NOT FOR DISTRIBUTION IN OR INTO OR TO ANY PERSON LOCATED OR RESIDENT IN THE UNITED STATES OF AMERICA, ITS TERRITORIES AND POSSESSIONS (INCLUDING PUERTO RICO, THE U.S. VIRGIN ISLANDS, GUAM, AMERICAN SAMOA, WAKE ISLAND, AND THE NORTHERN MARIANA ISLANDS), ANY STATE OF THE UNITED STATES OF AMERICA OR THE DISTRICT OF COLUMBIA (THE “UNITED STATES”) OR IN OR INTO ANY OTHER JURISDICTION WHERE IT IS UNLAWFUL TO DISTRIBUTE THIS ANNOUNCEMENT.
The distribution of this announcement may be restricted by law and any person into whose possession any document or other information referred to herein comes should inform themselves about and observe any restrictions. This announcement is not directed to, and is not intended for distribution to or use by, any person or entity in any jurisdiction where such distribution, publication or use would be contrary to law or regulation or which would require any registration within such jurisdiction. This announcement is not intended to, and does not constitute, or form part of, an offer to sell or an invitation to purchase or subscribe for any Notes nor shall there by any offer, solicitation or sale of the Notes in any jurisdiction in which such offer, solicitation or sale would be unlawful.
In particular, nothing in this announcement constitutes an offer of securities for sale in the United States or any other jurisdiction where it is unlawful to do so. The Notes and the ordinary shares to be delivered on conversion of the Notes have not been and will not be registered under the United States Securities Act of 1933, as amended (the “Securities Act“), or with any securities regulatory authority of any state in of the United States or other jurisdiction and the notes may not be offered, sold, pledged or otherwise transferred within the United States or to, or for the account or benefit of, U.S. persons (as defined in Regulation S under the Securities Act, “Regulation S“)), except pursuant to an exemption from, or in a transaction not subject to, the registration requirements of the Securities Act and applicable state or local securities laws.
Neither this announcement nor the Preliminary Offering Memorandum prepared in respect of the Notes constitutes (i) a prospectus for the purposes of Part VI of the Financial Services and Markets Act 2000 (“FSMA“), (ii) a prospectus for the purposes of Regulation (EU) 2017/1129 as amended (the “EU Prospectus Regulation“) or (iii) a prospectus for the purposes of Regulation (EU) 2017/1129 and any regulatory or implementing technical standards and other delegated or implementing acts adopted under that Regulation, in each case to the extent that they form part of the domestic law of the UK by virtue of the European Union (Withdrawal) Act 2018 (“EUWA“) (the “UK Prospectus Regulation“).

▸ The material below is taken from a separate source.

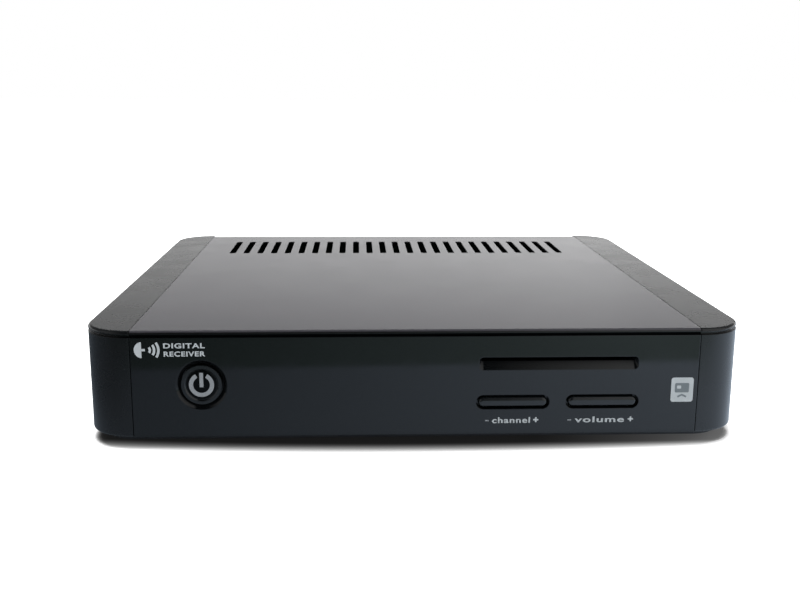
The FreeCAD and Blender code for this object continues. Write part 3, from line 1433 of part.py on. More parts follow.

No prospectus has been nor will be approved or reviewed by any regulator which is a competent authority under the EU Prospectus Regulation or the UK Prospectus Regulation in respect of the Notes. The Preliminary Offering Memorandum has been prepared solely with regard to the Notes, which are: (i) not to be admitted to listing or trading on any regulated market for the purposes of MiFID II (as defined in the Preliminary Offering Memorandum) or a UK regulated market for the purposes of Article 2(1)(13A) of Regulation (EU) No 600/2014 as it forms part of the domestic law of the UK by virtue of the EUWA; and (ii) not to be offered to the public in a member state of the European Economic Area (“EEA“) or in the UK (other than pursuant to one or more of the exemptions set out in Article 1(4) of the EU Prospectus Regulation or Article 1(4) of the UK Prospectus Regulation).
UK MiFIR product governance – professionals / ECPs only/ No PRIIPs or UK PRIIPs KID / UK FCA CoCo restriction – Manufacturer target market (UK MiFIR product governance) is eligible counterparties and professional clients only (all distribution channels). No PRIIPs or UK PRIIPs key information document (KID) has been prepared as not available to retail in EEA or UK. No sales to retail clients (as defined in UK FCA Handbook Conduct of Business Sourcebook (COBS) 3.4 in the UK).